— START THE DATA —

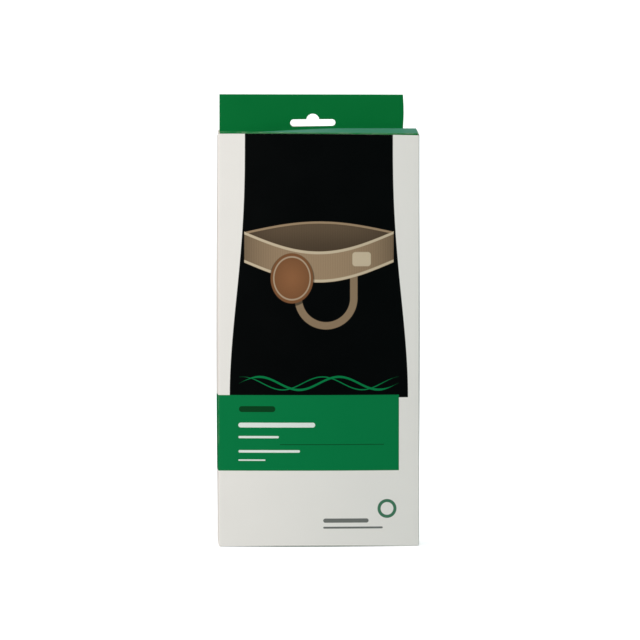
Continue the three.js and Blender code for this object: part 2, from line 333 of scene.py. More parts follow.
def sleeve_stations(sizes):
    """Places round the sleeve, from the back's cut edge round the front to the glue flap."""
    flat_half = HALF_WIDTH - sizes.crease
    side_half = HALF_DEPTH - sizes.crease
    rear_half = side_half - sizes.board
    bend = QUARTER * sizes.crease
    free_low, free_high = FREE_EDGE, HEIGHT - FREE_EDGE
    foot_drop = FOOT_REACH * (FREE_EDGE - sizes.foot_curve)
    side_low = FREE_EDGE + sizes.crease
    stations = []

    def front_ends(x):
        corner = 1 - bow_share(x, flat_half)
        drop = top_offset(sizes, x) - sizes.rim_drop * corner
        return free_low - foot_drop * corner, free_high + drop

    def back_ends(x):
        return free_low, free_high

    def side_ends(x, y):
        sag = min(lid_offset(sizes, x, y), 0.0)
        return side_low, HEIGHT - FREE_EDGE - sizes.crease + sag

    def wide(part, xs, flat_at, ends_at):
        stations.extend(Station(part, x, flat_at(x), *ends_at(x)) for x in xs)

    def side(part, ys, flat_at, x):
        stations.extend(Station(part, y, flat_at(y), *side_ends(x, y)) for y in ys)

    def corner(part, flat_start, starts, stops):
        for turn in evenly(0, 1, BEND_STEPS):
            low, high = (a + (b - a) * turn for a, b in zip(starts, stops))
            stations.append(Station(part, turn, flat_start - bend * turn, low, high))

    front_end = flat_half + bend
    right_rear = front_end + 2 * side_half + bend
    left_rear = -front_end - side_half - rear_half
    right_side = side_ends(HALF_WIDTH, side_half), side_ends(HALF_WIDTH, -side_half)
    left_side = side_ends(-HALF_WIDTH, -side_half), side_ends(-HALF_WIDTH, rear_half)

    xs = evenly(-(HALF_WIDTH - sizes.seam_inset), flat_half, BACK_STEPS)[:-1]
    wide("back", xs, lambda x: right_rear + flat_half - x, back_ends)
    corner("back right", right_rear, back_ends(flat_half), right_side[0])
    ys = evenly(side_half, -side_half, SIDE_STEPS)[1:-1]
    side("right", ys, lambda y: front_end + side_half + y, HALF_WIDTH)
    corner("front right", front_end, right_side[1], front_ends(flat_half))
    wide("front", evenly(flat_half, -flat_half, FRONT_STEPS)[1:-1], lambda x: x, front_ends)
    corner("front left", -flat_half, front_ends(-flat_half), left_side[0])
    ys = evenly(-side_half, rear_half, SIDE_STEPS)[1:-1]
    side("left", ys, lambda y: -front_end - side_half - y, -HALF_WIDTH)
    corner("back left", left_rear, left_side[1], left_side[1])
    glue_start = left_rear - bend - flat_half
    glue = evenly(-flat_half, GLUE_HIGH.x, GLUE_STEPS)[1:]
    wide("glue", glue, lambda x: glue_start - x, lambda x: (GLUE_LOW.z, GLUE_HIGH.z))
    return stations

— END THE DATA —
— START THE DATA —

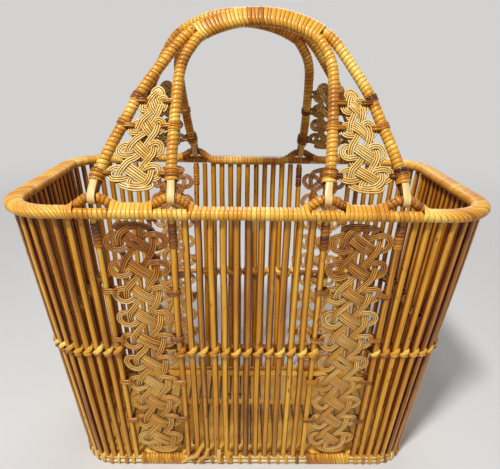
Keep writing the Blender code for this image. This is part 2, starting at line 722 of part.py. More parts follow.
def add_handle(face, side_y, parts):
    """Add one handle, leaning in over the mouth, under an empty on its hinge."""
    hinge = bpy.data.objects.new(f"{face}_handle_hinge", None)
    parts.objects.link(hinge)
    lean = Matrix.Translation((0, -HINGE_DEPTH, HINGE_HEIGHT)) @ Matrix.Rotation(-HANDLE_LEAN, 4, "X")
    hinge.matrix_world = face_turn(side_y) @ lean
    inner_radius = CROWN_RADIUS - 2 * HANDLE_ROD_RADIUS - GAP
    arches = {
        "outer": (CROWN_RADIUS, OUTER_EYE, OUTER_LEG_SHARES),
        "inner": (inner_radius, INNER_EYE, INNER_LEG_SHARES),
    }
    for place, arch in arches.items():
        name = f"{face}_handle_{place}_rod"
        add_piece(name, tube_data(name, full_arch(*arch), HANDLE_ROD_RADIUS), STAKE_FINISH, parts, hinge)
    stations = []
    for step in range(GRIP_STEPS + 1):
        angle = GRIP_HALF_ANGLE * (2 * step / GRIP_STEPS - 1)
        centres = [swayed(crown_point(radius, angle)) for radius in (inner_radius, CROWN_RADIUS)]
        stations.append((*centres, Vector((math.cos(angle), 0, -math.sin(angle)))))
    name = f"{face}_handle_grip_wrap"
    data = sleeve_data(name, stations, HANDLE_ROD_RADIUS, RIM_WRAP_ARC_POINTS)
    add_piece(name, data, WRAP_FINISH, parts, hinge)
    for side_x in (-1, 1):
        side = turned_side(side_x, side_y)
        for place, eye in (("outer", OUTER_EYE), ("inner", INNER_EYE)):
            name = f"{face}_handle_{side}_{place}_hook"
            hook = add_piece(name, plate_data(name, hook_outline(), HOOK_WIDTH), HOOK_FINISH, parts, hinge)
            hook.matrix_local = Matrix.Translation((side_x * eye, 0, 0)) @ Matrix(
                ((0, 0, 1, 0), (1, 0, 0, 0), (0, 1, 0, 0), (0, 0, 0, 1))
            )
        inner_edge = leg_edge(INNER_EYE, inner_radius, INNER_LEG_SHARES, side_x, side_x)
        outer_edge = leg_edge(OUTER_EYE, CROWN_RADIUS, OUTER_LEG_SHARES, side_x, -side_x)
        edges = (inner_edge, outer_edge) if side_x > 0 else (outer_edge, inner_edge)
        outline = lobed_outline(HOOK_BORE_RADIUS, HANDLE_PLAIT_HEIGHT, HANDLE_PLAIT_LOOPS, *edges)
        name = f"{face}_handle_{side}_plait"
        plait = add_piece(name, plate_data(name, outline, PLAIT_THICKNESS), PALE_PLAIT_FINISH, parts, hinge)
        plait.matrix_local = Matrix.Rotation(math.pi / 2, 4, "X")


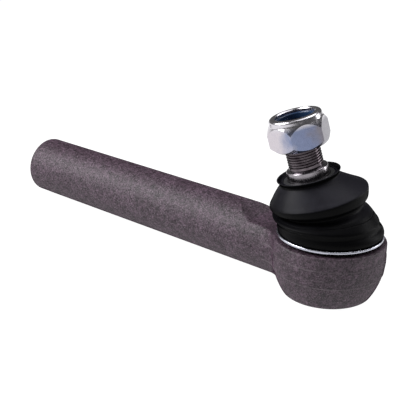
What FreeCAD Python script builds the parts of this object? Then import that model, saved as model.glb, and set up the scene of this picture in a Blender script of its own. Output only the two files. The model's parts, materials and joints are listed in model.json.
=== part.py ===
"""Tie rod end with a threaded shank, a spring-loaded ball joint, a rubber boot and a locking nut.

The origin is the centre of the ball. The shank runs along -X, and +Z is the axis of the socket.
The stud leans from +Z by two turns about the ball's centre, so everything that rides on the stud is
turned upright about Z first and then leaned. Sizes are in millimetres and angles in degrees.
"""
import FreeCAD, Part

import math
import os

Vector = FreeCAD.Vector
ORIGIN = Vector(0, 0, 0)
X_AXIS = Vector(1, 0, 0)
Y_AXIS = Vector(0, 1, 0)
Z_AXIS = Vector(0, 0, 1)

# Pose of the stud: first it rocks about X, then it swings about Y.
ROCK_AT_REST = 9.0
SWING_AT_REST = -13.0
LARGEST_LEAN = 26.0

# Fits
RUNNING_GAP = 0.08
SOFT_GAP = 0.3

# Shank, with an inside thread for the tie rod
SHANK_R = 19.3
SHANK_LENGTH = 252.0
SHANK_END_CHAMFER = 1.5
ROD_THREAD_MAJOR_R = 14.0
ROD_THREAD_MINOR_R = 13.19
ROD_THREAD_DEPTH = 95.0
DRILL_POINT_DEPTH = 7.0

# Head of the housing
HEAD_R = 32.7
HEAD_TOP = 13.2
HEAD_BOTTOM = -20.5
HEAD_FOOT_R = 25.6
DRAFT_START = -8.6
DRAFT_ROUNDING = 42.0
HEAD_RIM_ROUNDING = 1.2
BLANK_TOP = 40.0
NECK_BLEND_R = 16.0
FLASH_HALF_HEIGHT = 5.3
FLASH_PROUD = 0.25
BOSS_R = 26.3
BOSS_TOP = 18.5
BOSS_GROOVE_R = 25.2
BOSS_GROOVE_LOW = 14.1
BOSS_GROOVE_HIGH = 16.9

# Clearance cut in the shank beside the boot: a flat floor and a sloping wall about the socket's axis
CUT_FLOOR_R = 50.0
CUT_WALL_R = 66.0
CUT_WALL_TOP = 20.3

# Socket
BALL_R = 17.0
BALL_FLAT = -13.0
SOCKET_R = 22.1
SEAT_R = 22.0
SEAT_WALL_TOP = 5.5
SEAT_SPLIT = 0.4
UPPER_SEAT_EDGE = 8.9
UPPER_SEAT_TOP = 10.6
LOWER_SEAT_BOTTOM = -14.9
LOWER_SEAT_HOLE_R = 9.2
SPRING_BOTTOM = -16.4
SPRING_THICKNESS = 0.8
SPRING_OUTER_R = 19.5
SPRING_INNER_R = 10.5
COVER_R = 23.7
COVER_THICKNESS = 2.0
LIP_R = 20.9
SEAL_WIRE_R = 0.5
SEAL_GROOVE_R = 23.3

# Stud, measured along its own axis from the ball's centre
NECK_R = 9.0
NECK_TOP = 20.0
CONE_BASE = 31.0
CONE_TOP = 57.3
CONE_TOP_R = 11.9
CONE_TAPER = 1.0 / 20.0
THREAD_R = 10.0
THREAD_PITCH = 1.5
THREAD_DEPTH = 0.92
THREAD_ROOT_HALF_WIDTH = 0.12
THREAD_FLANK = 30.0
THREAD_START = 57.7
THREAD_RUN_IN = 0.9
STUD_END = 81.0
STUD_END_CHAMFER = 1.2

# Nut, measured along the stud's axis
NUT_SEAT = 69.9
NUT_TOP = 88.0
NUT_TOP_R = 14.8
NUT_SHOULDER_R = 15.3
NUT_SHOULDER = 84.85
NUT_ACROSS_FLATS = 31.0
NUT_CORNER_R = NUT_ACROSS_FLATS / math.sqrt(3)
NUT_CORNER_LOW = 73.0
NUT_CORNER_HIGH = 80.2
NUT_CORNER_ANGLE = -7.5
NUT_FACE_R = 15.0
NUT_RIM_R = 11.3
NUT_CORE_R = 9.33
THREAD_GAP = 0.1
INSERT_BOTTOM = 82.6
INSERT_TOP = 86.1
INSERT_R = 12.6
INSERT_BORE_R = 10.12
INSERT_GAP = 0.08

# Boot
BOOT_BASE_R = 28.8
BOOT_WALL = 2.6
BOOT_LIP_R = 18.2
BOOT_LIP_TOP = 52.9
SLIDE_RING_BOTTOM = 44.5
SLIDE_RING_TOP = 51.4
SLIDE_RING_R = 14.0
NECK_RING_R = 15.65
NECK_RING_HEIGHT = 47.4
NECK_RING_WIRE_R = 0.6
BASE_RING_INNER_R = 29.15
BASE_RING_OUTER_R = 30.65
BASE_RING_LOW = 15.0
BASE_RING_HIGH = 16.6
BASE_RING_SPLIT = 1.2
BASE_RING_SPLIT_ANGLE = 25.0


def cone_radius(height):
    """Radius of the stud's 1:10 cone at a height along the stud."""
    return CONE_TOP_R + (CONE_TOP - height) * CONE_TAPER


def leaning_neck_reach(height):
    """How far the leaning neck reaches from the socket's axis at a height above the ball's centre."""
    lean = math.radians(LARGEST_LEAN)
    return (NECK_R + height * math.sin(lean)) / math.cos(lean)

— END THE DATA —

> **JOB**
Tally the lines above that contain the word "follow", and reply with only the number.

> **ANSWER TO THE TASK**
2